I routinely ask the same students “who are their business idols?” – the role models they would love to emulate.   I ask what it is about those individuals that they admire so much.  Some cite Apple’s Steve Jobs, because he transformed personal computing and made it affordable, accessible and beautiful.  Others bring up Google’s Larry Page and Sergei Brin because they made the dream of universal access to information a reality and because they continue to come up with amazing services at no cost.  I also hear Henry Ford, who helped normal citizens own a car and who helped create modern management techniques that radically improved productivity.  Or Warren Buffett, for his responsible, long-term approach to investing that has produced billions of dollars in value.
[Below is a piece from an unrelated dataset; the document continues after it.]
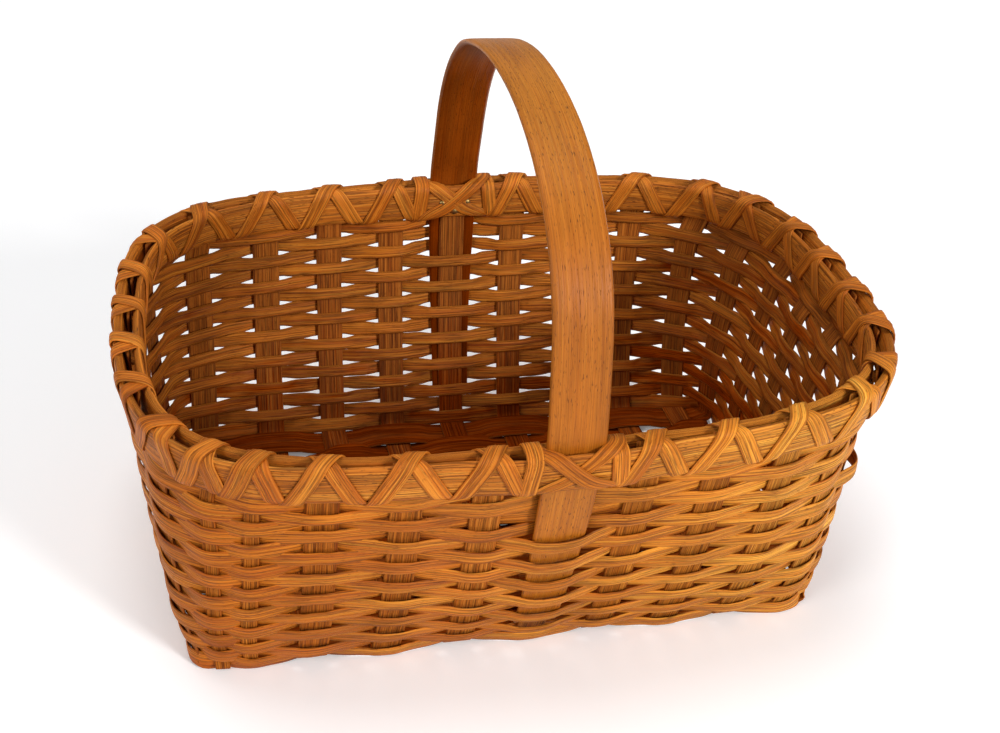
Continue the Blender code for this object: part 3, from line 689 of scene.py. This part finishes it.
def crossing_offset(crossing, height):
    """How far out of the wall a weaver's middle lies at a crossing."""
    station = STATIONS[crossing % COUNT]
    row = crossing // COUNT
    outside = (row + crossing % COUNT) % 2 == 1
    if station.strap and station.side == FRONT and row > TURNS - TAIL_FREE_ROWS:
        outside = False
    if station.strap and station.side == BACK and row == TURNS - 2:      # second from the top
        outside = True
    if not outside:
        return -WEAVE_SWING
    return WEAVE_SWING + (tail_thick(height) + 0.1 * MM if on_tail(crossing, height) else 0)


ROW_WAVES = [(random.integers(1, 5), random.uniform(0.25, 0.7), random.uniform(0, 2 * pi),
              random.uniform(0.5, 1.0)) for _ in range(6)]
SAG_PLACES = (-137, -117, -104, -82, -55, -27, 0, 27, 55, 82, 109, 137)
SAG_HEIGHTS = (0, -1.3, 0, 4.0, 1.4, -2.4, -4.6, -1.9, -0.6, 0, 0, 0)


def row_level(crossing):
    """Height of the spiral's middle and the spacing of the rows there, before they wave.

    Past the spiral's end there is one row fewer, so the rows spread to fill the wall. They close up
    again towards its start, where the lowest row climbs onto its own beginning.
    """
    row, place = np.divmod(crossing, COUNT)
    wall_room = LAST_ROW - FIRST_ROW
    close, wide = wall_room / TURNS, wall_room / (TURNS - 1)
    spread = ease((place - FRONT_COUNT) / ROW_SETTLE)
    climb = ease((place - COUNT) / ROW_SETTLE + 1)
    pitch = mix(close, wide, spread - climb)
    level = FIRST_ROW + climb * close + row * pitch
    shaved = taper(crossing)
    level = np.where(crossing < 0, FIRST_ROW - close / 2 * (1 - shaved), level)
    return np.where(crossing > LAST_FULL, LAST_ROW + close / 2 * (1 - shaved), level), pitch


def taper(crossing):
    """Width of the spiral, from 0 where its shaved ends lie under and over the other rows, to 1."""
    return ease(crossing / TAPER + 1) * ease((LAST_FULL - crossing) / TAPER + 1)


def row_height(level, turn, angle, x, y):
    """Height of the spiral, with rows that wave together."""
    rise = (level - FIRST_ROW) / (LAST_ROW - FIRST_ROW)
    bump = ease(rise / 0.22) * ease((1 - rise) / 0.2)
    waves = sum(size * np.sin(count * angle + speed * turn + phase)
                for count, speed, phase, size in ROW_WAVES) / 6
    sag = np.interp(x / MM, SAG_PLACES, SAG_HEIGHTS) * MM * ease((-y - 40 * MM) / (30 * MM))
    return level + (1.3 * MM * waves + sag) * bump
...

We admire business leaders who create products that make our lives better, who innovate, who find ways to do things more efficiently.  But when asked why we choose to dedicate our professional lives to managing businesses we either can’t answer, or at best, confuse the means with the ends.  This disconnect has been a cause of great concern to me.

For management to occupy its rightful place among the learned professions, for it to be looked at as an honorable calling, a respected and technically complex occupation that can be personally rewarding and socially useful, it is paramount that we deliberately and concisely articulate an inspiring purpose.

That’s what The Oath tries to do in its preamble: it reminds us that at its very core, managers bring together other people and other people’s resources and organizes them in ways that are valuable to all parties involved.